● Written problem
Report every line in the listing that contains the string "axes".
((
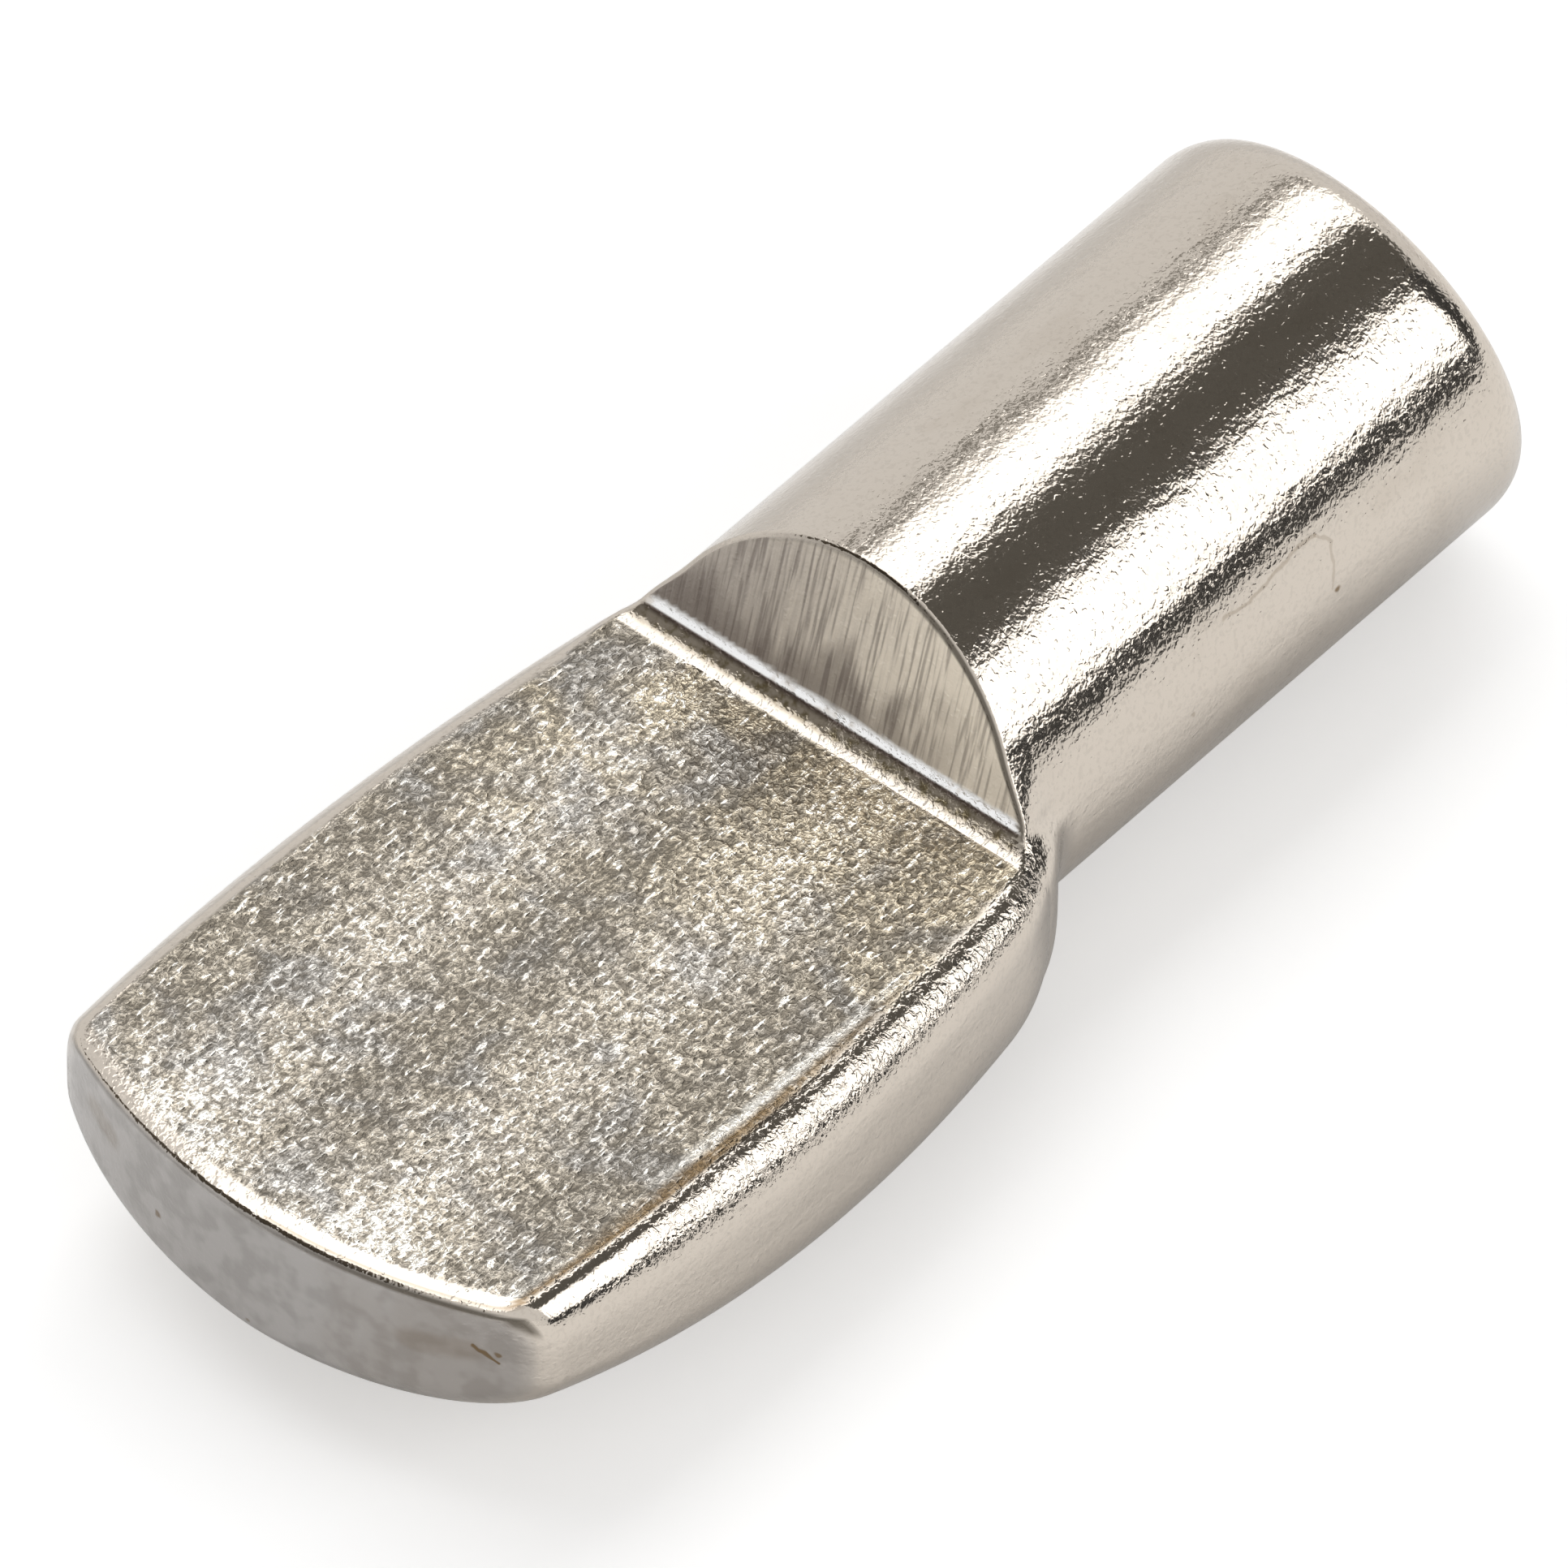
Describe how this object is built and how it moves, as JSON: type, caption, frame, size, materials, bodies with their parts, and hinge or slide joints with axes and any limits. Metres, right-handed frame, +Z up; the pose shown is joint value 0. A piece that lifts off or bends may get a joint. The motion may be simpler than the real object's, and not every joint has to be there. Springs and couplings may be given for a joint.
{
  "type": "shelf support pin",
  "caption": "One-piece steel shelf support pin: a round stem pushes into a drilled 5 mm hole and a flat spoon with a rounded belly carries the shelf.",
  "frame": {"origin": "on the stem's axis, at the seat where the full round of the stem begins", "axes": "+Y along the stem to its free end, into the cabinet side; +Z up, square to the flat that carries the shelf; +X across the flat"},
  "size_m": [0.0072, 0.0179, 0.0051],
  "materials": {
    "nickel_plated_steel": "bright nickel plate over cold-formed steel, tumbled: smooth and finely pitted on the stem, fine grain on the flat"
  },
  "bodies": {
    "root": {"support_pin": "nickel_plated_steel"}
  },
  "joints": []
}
))
● Result below
Describe how this object is built and how it moves, as JSON: type, caption, frame, size, materials, bodies with their parts, and hinge or slide joints with axes and any limits. Metres, right-handed frame, +Z up; the pose shown is joint value 0. A piece that lifts off or bends may get a joint. The motion may be simpler than the real object's, and not every joint has to be there. Springs and couplings may be given for a joint.
  "frame": {"origin": "on the stem's axis, at the seat where the full round of the stem begins", "axes": "+Y along the stem to its free end, into the cabinet side; +Z up, square to the flat that carries the shelf; +X across the flat"},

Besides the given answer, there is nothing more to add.